Work on the museum was halted for nearly a year, starting in the fall of 2011, because of a money fight between the memorial foundation and the Port Authority of New York and New Jersey, which owns the trade center site.
In retrospect, that slowdown was a blessing. Shortly after the two sides worked out their differences, Superstorm Sandy sent the Hudson River thundering through lower Manhattan and filled the museum cavern with 7 feet (2. 3 meters) of water.
The flood destroyed interior walls and electrical circuits, but the construction delay meant that hundreds of artifacts and exhibits that might have been in the museum still hadn’t been fabricated or were sitting safely in storage. There was minor flash rusting to one of the fire trucks that had already been lowered into the space, but the damage was repaired by conservators and isn’t noticeable today, said National September 11 Memorial & Museum President Joseph Daniels.

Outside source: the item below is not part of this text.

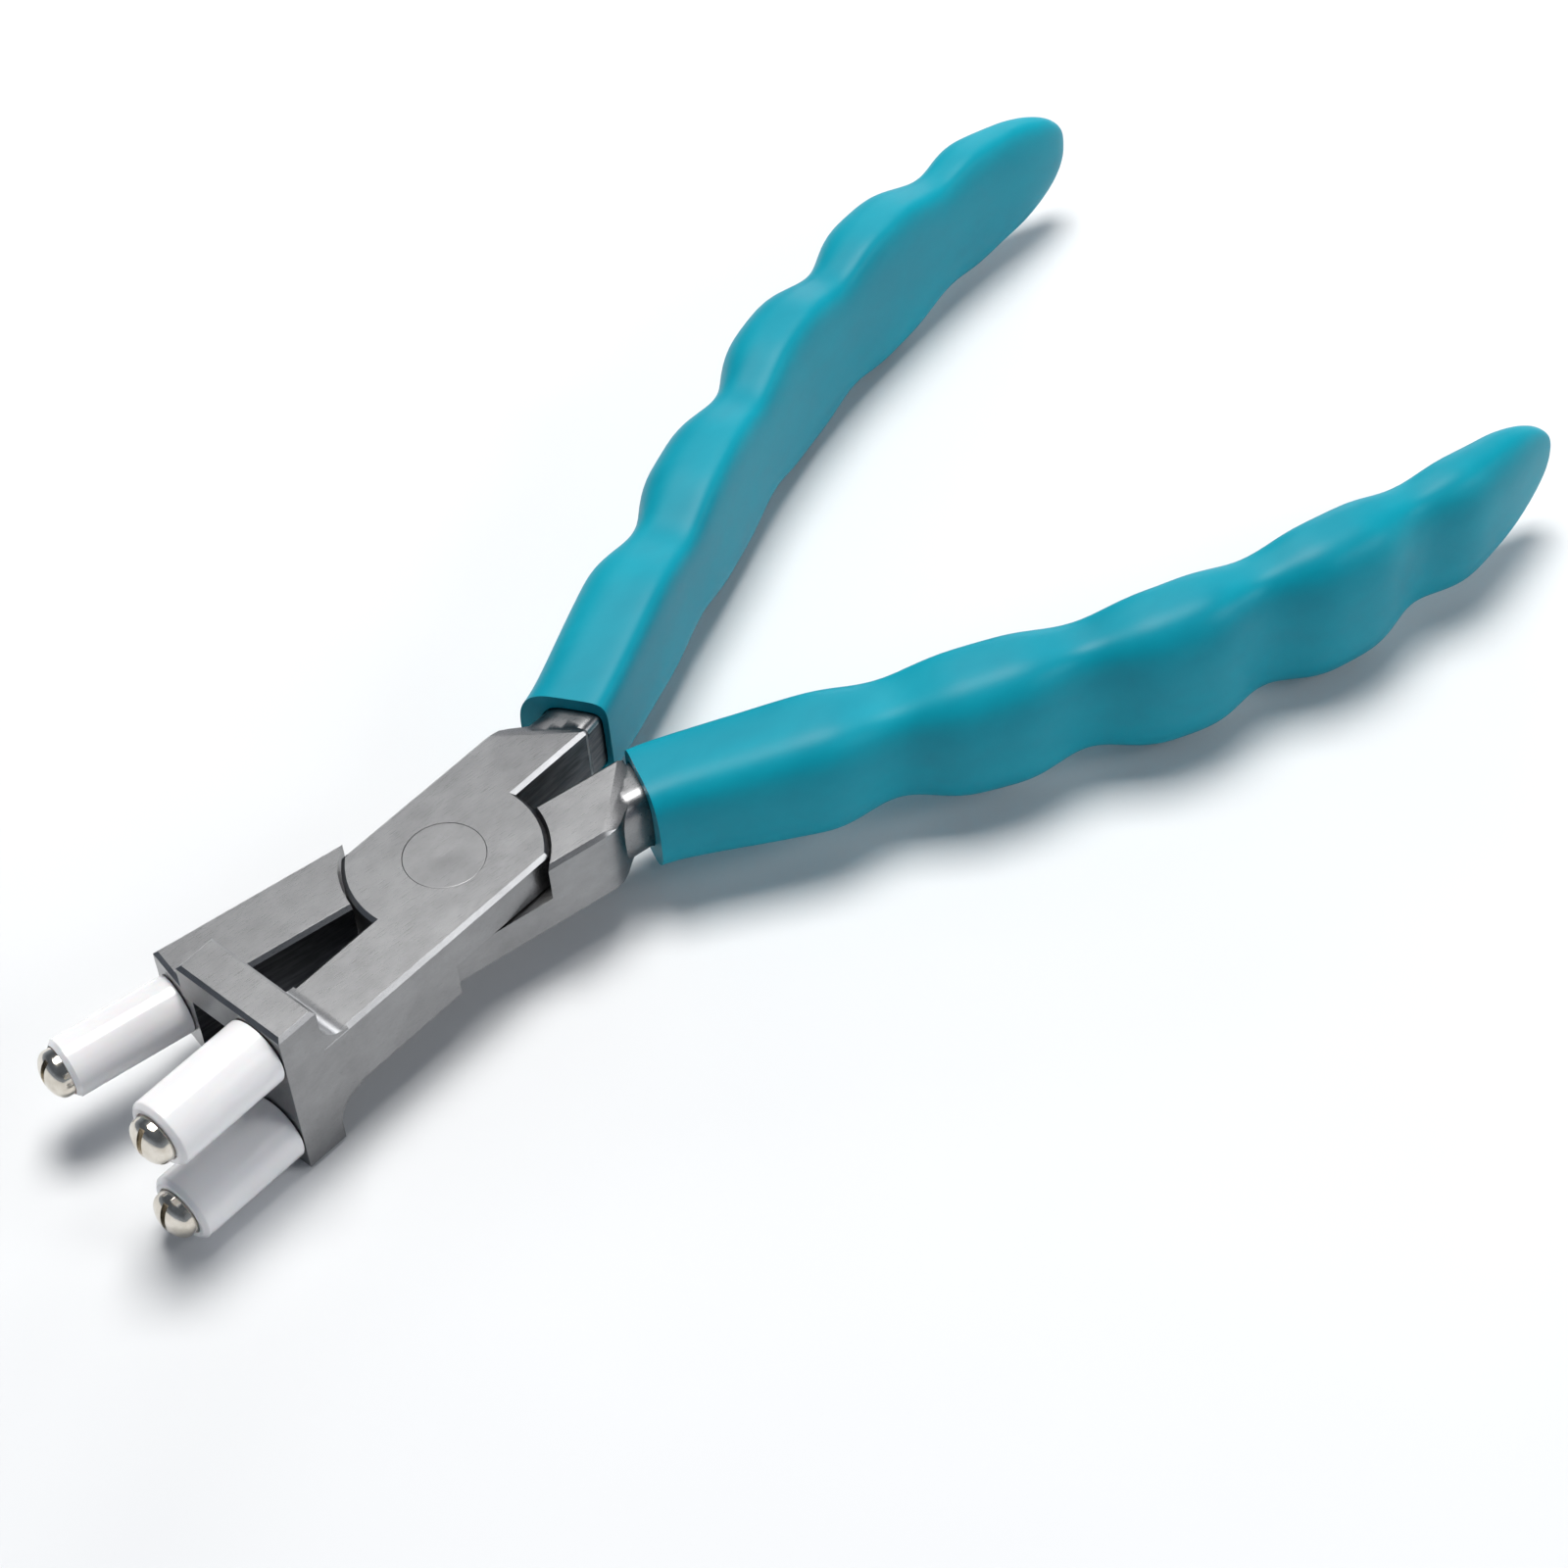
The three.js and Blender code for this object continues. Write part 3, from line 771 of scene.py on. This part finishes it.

Today there is no sign that there was ever a flood. Daniels said there has been “almost indescribable” progress on construction since the storm.
Structural work appears mostly complete on the glass pavilion and wide staircase and ramp visitors will use to descend into the museum, past two towering “tridents” that once helped form the distinctive base of the twin towers. Once silvery, the columns were stripped bare by the fires on 9/11 and are now the color of rusted, raw steel.
From a mezzanine, patrons will be able to peer into a deep, nave-like hallway nicknamed the South Canyon. The hall’s high western wall will eventually be covered with artwork that people around the world made in tribute to the victims after the attacks. Another exhibit will feature supportive notes and letters.